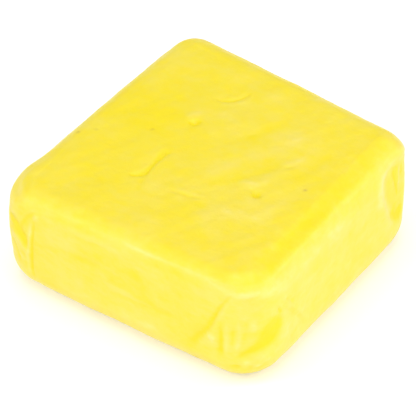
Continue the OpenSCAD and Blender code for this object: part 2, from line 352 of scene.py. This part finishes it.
# Each corner's folds, as (distance round the bar past its middle, height along the skin), in mm
WALL_MARKS = (
    # front left: a pocket under a flap from the corner, a hook above it and a fold down beside it
    (
        crease([(0.2, 15.0), (1.9, 14.8), (3.6, 13.8), (4.9, 12.2), (5.8, 10.4)],
               (0.5, 0.7, 0.8, 0.65, 0.45), (0.15, 0.28, 0.38, 0.35, 0.2), -0.1, 1.9, tone=2.4),
        bump((2.2, 13.2), (2.0, 1.6), -0.08, FILM),
        crease([(1.4, 13.4), (3.2, 12.6), (4.6, 11.0), (5.4, 9.4)], 0.5, 0.15, tone=1.6),
        crease([(4.3, 13.6), (4.9, 15.2), (5.7, 16.5), (6.8, 17.6), (8.2, 18.6)],
               0.4, 0.12, 0.04, tone=2.2),
        bump((7.9, 17.6), (0.7, 0.6), 0.25, 1.8),
        crease([(7.5, 16.2), (7.0, 12.8), (6.6, 9.4), (6.4, 6.4), (6.8, 3.8)],
               (0.25, 0.28, 0.3, 0.32), (0.08, 0.14, 0.17, 0.16), -0.07, 2.4, tone=3.0),
        crease([(6.8, 16.4), (6.2, 13.4), (5.8, 10.8), (5.7, 8.4)], 0.38, -0.1, tone=2.6),
        crease([(1.8, 12.2), (3.6, 11.2), (4.9, 9.8), (5.8, 8.0)], 0.4, -0.16, tone=1.6),
        crease([(1.4, 10.6), (2.6, 8.6), (3.8, 6.4)], 0.5, 0.2),
        bump((0.2, 13.4), (4.5, 4.6), 0.45, 0.0),
        bump((-0.2, 20.6), (3.4, 2.4), -0.65, -0.2),
        bump((-7.0, 20.0), (4.0, 3.4), 0.5, 0.0),
        crease([(-6.6, 17.8), (-5.2, 13.5), (-4.6, 8.5)], 0.6, 0.35, 0.15, tone=1.0),
        crease([(-10.5, 8.2), (-8.2, 10.4), (-5.4, 11.2)], 0.45, 0.35),
    ),
    # front right: a long slanting crease, a notch, thin pleats beside it and a broad gouge, and
    # the pale lines, the ridge and the dark band that follow the top edges on both sides
    (
        crease([(-3.6, 19.4), (-5.4, 16.6), (-6.8, 13.9), (-8.2, 11.0), (-10.6, 7.8), (-12.2, 5.0)],
               (0.3, 0.4, 0.5, 0.7, 0.9), (0.2, 0.28, 0.26, 0.24, 0.22), 0.06, 1.9, tone=1.6),
        crease([(-5.4, 13.2), (-5.4, 10.0), (-5.7, 6.2)],
               (0.3, 0.5, 0.75), (0.06, 0.18, 0.26), tone=2.8),
        bump((-7.2, 9.5), (0.75, 0.85), 0.4, 1.2),
        crease([(-4.3, 13.8), (-4.3, 10.6), (-4.7, 6.6)],
               (0.3, 0.5, 0.5), (-0.04, -0.06, -0.05), tone=FILM),
        crease([(-3.1, 12.6), (-3.3, 10.4), (-3.4, 8.8)], 0.32, 0.06, tone=FILM),
        crease([(-2.2, 14.4), (-2.1, 11.0), (-2.7, 7.6)],
               (0.3, 0.4, 0.5), (-0.03, -0.05, -0.05), tone=FILM),
        crease([(-0.9, 14.6), (-1.0, 12.4), (-1.5, 9.8)], 0.45, 0.04, tone=FILM),
        crease([(0.3, 14.0), (0.4, 11.6)], 0.5, -0.03, tone=FILM),
        crease([(5.6, 13.4), (4.6, 11.9), (3.1, 10.1), (1.0, 8.4), (-1.0, 7.4), (-2.6, 6.4)],
               (1.1, 1.8, 1.9, 1.1, 0.6, 0.45), (0.2, 0.34, 0.36, 0.24, 0.16, 0.12),
               taper=0.14, tone=3.2),
        crease([(5.2, 14.8), (6.0, 13.4)], 0.35, 0.25, tone=1.2),
        bump((1.6, 6.2), (1.5, 0.9), 0.3, 0.8),
        bump((-1.0, 5.4), (0.8, 0.6), 0.25, 1.4),
        bump((0.9, 4.2), (0.9, 0.5), 0.2, 1.6),
        bump((2.9, 5.0), (0.7, 0.5), 0.15, 1.6),
        bump((-2.9, 3.9), (1.0, 0.6), -0.35, 1.6),
        bump((-1.2, 2.8), (0.7, 0.4), -0.25, 1.6),
        crease([(-1.0, 4.6), (0.8, 3.4), (2.8, 3.8)], 0.35, 0.22, tone=1.2),
        crease([(5.5, 15.7), (8.9, 11.8), (11.6, 8.4), (13.6, 6.0)], 0.45, 0.2, 0.08),
        crease([(7.5, 15.6), (9.7, 13.4)], 0.4, 0.25),
        bump((-0.8, 20.0), (1.9, 0.7), 0.3, 1.4),
        crease([(-0.5, 19.4), (4.0, 19.0), (14.0, 18.8), (27.0, 19.0)],
               (1.0, 1.7, 1.6, 1.5), -0.055, tone=FILM),
        crease([(-26.0, 20.9), (-12.0, 21.1), (-6.0, 20.8), (-1.0, 20.1)],
               (0.5, 0.55, 0.9, 1.2), (-0.085, -0.075, -0.06, -0.05), tone=FILM),
        crease([(-8.0, 21.8), (-3.0, 21.8), (3.0, 21.9), (8.0, 22.3), (16.0, 22.6), (27.0, 22.8)],
               1.7, (-0.1, -0.18, -0.22, -0.3, -0.34, -0.3), tone=0.0),
        crease([(-12.0, 23.6), (-3.0, 23.3), (3.0, 23.4), (8.0, 23.8), (16.0, 24.3), (27.0, 24.7)],
               1.4, (0.01, 0.035, 0.045, 0.04, 0.03, 0.03), tone=FILM),
        bump((14.0, 12.0), (16.0, 9.0), 0.02, FILM),
        bump((0.0, 11.5), (6.0, 7.0), 0.02, FILM),
    ),
    # back right: the end fold pressed flat, with a raised border and a tuck at its foot
    (
        pressed((-5.2, 14.2), 0.14, 0.2, (3.7, 6.0), 0.85, 0.45),
        crease([(0.5, 20.6), (-4.6, 21.0), (-8.0, 20.8), (-10.6, 19.6),
                (-11.4, 17.4), (-11.0, 14.8), (-9.8, 11.6), (-8.2, 8.4)],
               (1.2, 1.5, 1.5, 1.4, 1.0, 0.8), -0.3, tone=0.4),
        bump((-1.2, 20.4), (2.0, 1.0), 0.25, 1.8),
        crease([(-4.0, 20.6), (-8.4, 20.2), (-11.2, 18.4), (-11.8, 15.6), (-11.2, 13.0)],
               0.9, -0.08, tone=FILM),
        crease([(-5.4, 18.2), (-4.9, 15.6), (-3.9, 11.4)], 0.45, 0.22, tone=1.2),
        crease([(-2.6, 18.0), (-2.1, 14.8)], 0.4, 0.15, tone=1.2),
        crease([(-3.9, 17.6), (-3.4, 14.0)], 0.4, -0.2),
        crease([(-7.6, 9.4), (-6.2, 8.9), (-4.6, 8.1), (-2.2, 8.0)],
               (0.7, 1.0, 1.1, 0.9), (0.3, 0.5, 0.6, 0.5), tone=1.5),
        crease([(3.4, 19.6), (4.4, 15.2), (3.6, 10.4), (4.6, 6.4)], 0.5, 0.35, 0.15, tone=1.0),
        crease([(5.2, 12.0), (7.6, 10.2), (10.6, 9.4)], 0.45, 0.3),
    ),
    # back left, out of sight: a low tuck, short folds off it, and a crease down each side of it
    (
        crease([(-9.0, 17.6), (-6.6, 13.6), (-5.6, 9.4), (-6.4, 5.2)], 0.6, 0.3, 0.1, tone=0.8),
        crease([(-3.4, 12.8), (-0.4, 11.0), (2.6, 11.6), (5.0, 13.8)],
               (0.5, 1.0, 0.8, 0.5), (0.15, 0.45, 0.4, 0.12), -0.1, tone=0.5),
        crease([(0.2, 10.8), (-0.8, 8.4), (-2.8, 6.2)], 0.5, 0.3, tone=0.8),
        crease([(-1.6, 11.6), (-0.7, 14.4), (-1.2, 17.4)], 0.4, 0.2, 0.06, tone=0.8),
        crease([(3.4, 12.2), (4.6, 9.0), (4.2, 6.0)], 0.45, 0.2, tone=0.8),
        crease([(7.4, 18.4), (6.6, 13.4), (7.4, 8.6), (10.0, 5.4)], 0.5, 0.25, -0.1, tone=0.8),
        bump((0.6, 7.6), (1.6, 1.2), 0.3),
    ),
)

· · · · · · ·

• Exercise details: Find every line that holds "from" and copy it.

• Task output:
Continue the OpenSCAD and Blender code for this object: part 2, from line 352 of scene.py. This part finishes it.
    # front left: a pocket under a flap from the corner, a hook above it and a fold down beside it